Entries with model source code
-- Start --
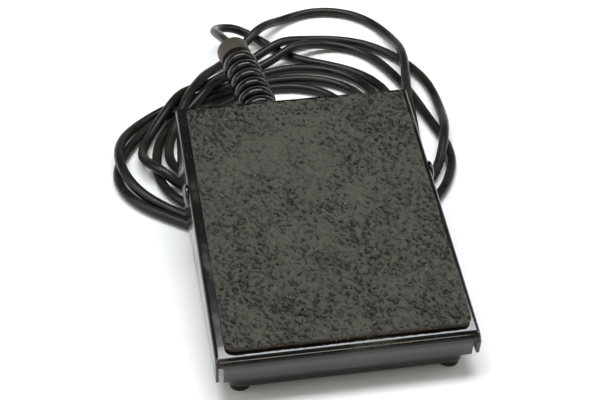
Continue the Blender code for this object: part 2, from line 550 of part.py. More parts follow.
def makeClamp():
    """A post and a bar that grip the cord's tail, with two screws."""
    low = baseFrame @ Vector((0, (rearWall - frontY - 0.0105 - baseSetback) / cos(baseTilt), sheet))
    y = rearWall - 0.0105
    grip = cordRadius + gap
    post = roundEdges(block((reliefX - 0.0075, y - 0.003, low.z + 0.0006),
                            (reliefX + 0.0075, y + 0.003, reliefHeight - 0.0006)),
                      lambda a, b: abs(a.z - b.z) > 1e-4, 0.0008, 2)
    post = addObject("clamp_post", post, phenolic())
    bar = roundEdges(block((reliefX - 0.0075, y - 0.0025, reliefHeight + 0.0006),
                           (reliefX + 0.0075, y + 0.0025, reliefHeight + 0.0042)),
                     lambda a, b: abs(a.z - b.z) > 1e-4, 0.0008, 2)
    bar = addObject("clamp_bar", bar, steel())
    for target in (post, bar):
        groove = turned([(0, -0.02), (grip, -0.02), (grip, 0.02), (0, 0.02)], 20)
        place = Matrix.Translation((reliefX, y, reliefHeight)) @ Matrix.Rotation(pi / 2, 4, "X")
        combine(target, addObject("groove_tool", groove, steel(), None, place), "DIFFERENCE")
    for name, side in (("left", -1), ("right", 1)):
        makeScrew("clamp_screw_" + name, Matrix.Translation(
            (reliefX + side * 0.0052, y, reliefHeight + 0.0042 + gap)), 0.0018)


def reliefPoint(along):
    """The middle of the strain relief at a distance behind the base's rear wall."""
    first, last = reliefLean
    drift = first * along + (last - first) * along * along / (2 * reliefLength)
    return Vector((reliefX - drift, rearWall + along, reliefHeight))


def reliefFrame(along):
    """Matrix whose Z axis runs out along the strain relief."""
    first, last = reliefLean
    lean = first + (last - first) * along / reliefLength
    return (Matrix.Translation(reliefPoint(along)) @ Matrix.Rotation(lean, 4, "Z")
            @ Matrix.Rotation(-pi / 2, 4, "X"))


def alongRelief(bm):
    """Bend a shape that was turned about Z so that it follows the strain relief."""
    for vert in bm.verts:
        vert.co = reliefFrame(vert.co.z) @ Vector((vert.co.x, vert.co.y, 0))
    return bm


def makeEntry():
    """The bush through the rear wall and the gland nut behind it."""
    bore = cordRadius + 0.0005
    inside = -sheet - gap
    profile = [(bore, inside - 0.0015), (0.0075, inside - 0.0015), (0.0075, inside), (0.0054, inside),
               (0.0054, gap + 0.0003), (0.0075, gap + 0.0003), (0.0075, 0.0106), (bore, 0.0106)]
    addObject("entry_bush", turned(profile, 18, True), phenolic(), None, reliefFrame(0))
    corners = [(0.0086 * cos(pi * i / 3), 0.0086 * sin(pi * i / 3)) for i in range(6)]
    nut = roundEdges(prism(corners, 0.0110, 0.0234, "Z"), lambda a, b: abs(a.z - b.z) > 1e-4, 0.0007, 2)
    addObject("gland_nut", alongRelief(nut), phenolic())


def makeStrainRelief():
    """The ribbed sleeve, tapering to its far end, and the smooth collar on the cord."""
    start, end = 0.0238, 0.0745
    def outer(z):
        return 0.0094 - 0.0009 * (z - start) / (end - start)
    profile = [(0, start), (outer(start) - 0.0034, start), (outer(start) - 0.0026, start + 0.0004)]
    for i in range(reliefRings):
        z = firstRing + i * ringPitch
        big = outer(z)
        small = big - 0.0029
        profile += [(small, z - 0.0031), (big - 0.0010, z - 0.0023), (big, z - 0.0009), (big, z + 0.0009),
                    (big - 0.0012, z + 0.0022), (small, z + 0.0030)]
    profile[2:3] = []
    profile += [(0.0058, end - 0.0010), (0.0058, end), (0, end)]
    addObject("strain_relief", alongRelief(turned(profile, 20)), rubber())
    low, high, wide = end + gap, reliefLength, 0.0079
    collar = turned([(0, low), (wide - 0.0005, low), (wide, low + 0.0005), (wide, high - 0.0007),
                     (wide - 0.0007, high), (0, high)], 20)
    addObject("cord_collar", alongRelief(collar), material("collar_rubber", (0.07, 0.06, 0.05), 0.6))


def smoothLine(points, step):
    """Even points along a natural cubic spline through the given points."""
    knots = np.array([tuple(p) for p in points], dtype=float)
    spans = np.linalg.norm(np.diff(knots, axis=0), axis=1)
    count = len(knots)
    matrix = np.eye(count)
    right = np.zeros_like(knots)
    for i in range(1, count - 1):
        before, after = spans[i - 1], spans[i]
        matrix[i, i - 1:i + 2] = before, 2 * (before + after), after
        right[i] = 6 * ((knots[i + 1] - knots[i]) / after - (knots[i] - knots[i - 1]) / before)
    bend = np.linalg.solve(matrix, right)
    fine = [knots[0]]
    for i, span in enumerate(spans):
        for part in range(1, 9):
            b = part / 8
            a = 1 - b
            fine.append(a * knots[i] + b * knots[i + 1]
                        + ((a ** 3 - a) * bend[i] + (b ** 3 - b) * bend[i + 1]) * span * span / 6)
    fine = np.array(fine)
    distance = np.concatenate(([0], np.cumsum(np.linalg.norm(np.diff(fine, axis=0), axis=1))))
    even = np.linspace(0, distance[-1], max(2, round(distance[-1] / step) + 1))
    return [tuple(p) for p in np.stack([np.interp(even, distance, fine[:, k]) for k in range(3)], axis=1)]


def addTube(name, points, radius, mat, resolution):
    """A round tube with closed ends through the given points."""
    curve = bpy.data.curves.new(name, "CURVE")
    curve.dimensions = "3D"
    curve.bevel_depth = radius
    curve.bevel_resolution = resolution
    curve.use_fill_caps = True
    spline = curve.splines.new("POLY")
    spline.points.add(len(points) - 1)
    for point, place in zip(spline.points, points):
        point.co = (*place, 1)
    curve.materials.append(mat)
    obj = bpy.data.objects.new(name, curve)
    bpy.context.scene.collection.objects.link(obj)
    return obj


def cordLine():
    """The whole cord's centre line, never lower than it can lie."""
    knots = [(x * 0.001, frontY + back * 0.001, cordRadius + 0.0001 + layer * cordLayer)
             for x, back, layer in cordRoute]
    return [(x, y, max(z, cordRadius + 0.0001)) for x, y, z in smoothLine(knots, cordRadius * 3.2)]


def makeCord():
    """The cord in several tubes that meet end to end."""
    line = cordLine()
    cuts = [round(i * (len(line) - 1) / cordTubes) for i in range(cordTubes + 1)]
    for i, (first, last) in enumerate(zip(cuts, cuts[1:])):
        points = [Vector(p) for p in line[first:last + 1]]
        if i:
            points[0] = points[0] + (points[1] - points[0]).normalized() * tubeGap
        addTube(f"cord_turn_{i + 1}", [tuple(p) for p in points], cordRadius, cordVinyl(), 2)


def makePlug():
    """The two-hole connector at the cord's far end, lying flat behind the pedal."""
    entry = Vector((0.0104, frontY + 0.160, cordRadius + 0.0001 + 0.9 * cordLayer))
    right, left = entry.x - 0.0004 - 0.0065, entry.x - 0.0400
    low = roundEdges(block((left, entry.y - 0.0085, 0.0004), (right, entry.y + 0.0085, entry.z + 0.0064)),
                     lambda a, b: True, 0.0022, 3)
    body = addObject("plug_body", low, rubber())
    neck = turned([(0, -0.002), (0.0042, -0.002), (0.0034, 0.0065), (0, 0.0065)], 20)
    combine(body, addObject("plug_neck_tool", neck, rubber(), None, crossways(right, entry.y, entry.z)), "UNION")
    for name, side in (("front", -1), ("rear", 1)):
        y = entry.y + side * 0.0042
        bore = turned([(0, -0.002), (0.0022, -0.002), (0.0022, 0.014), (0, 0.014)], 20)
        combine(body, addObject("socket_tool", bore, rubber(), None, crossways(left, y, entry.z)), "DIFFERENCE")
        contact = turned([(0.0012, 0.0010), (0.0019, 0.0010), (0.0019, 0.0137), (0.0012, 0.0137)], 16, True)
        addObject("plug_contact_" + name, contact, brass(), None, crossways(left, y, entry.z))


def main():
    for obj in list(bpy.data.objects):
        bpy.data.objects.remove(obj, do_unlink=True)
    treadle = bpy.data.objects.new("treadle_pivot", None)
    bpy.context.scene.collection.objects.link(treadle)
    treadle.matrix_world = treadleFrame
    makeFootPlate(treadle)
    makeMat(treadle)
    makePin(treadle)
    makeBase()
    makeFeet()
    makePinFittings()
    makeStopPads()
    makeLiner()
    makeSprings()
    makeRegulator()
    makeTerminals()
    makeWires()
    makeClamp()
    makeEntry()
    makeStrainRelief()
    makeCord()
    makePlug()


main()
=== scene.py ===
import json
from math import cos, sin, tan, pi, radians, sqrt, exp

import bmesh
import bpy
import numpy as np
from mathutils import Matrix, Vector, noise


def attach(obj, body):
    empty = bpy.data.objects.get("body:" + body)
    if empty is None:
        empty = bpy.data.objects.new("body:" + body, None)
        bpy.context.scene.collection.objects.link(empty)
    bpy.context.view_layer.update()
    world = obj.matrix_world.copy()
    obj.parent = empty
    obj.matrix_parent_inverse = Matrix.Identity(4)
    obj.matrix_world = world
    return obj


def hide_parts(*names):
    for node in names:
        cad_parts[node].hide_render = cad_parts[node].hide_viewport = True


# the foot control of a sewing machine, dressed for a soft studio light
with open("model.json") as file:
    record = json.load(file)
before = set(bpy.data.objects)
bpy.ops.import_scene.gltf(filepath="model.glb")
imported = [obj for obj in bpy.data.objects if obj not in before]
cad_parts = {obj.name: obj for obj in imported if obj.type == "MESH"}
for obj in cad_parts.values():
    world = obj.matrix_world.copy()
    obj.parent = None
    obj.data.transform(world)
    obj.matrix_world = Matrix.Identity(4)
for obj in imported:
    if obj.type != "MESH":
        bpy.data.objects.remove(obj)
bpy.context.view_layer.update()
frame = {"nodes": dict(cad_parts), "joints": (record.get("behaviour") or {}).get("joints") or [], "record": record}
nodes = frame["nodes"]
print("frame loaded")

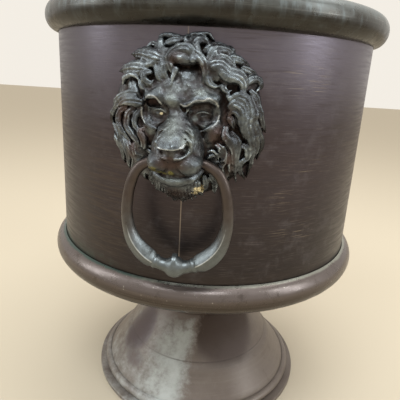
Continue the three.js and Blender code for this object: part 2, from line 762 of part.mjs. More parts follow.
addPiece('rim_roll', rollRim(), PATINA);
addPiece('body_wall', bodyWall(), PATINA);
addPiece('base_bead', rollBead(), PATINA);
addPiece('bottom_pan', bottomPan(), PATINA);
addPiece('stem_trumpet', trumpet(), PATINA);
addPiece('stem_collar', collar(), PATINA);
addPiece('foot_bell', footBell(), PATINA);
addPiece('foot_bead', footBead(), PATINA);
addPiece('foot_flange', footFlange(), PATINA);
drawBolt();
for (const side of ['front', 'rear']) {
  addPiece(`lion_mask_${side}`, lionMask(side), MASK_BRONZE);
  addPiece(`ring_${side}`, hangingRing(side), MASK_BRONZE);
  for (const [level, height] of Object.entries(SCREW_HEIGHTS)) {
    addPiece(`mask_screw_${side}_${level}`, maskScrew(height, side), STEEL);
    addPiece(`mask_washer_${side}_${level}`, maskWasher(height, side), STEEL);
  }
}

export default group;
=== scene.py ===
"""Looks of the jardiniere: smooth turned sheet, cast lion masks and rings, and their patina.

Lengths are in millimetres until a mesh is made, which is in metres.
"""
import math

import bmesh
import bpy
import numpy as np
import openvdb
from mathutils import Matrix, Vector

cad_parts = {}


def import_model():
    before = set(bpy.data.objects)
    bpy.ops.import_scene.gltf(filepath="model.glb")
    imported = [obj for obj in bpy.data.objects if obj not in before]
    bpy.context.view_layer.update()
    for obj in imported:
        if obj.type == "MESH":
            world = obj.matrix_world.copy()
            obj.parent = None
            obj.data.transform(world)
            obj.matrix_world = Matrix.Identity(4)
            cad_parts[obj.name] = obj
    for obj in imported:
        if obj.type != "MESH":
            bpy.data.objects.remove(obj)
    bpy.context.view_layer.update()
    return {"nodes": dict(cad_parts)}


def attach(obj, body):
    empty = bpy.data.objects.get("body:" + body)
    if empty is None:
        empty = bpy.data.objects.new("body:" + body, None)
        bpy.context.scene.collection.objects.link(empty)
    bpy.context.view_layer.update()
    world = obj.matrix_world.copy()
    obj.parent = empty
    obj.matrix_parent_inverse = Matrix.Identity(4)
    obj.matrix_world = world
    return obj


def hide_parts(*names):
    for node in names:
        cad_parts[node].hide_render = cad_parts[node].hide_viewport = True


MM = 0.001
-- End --
* Task directions:
From the entries above, extract only the lines running from the one containing "Continue the three.js" through the one containing "import math", inclusive.

* Solution to the problem:
Continue the three.js and Blender code for this object: part 2, from line 762 of part.mjs. More parts follow.
addPiece('rim_roll', rollRim(), PATINA);
addPiece('body_wall', bodyWall(), PATINA);
addPiece('base_bead', rollBead(), PATINA);
addPiece('bottom_pan', bottomPan(), PATINA);
addPiece('stem_trumpet', trumpet(), PATINA);
addPiece('stem_collar', collar(), PATINA);
addPiece('foot_bell', footBell(), PATINA);
addPiece('foot_bead', footBead(), PATINA);
addPiece('foot_flange', footFlange(), PATINA);
drawBolt();
for (const side of ['front', 'rear']) {
  addPiece(`lion_mask_${side}`, lionMask(side), MASK_BRONZE);
  addPiece(`ring_${side}`, hangingRing(side), MASK_BRONZE);
  for (const [level, height] of Object.entries(SCREW_HEIGHTS)) {
    addPiece(`mask_screw_${side}_${level}`, maskScrew(height, side), STEEL);
    addPiece(`mask_washer_${side}_${level}`, maskWasher(height, side), STEEL);
  }
}

export default group;
=== scene.py ===
"""Looks of the jardiniere: smooth turned sheet, cast lion masks and rings, and their patina.

Lengths are in millimetres until a mesh is made, which is in metres.
"""
import math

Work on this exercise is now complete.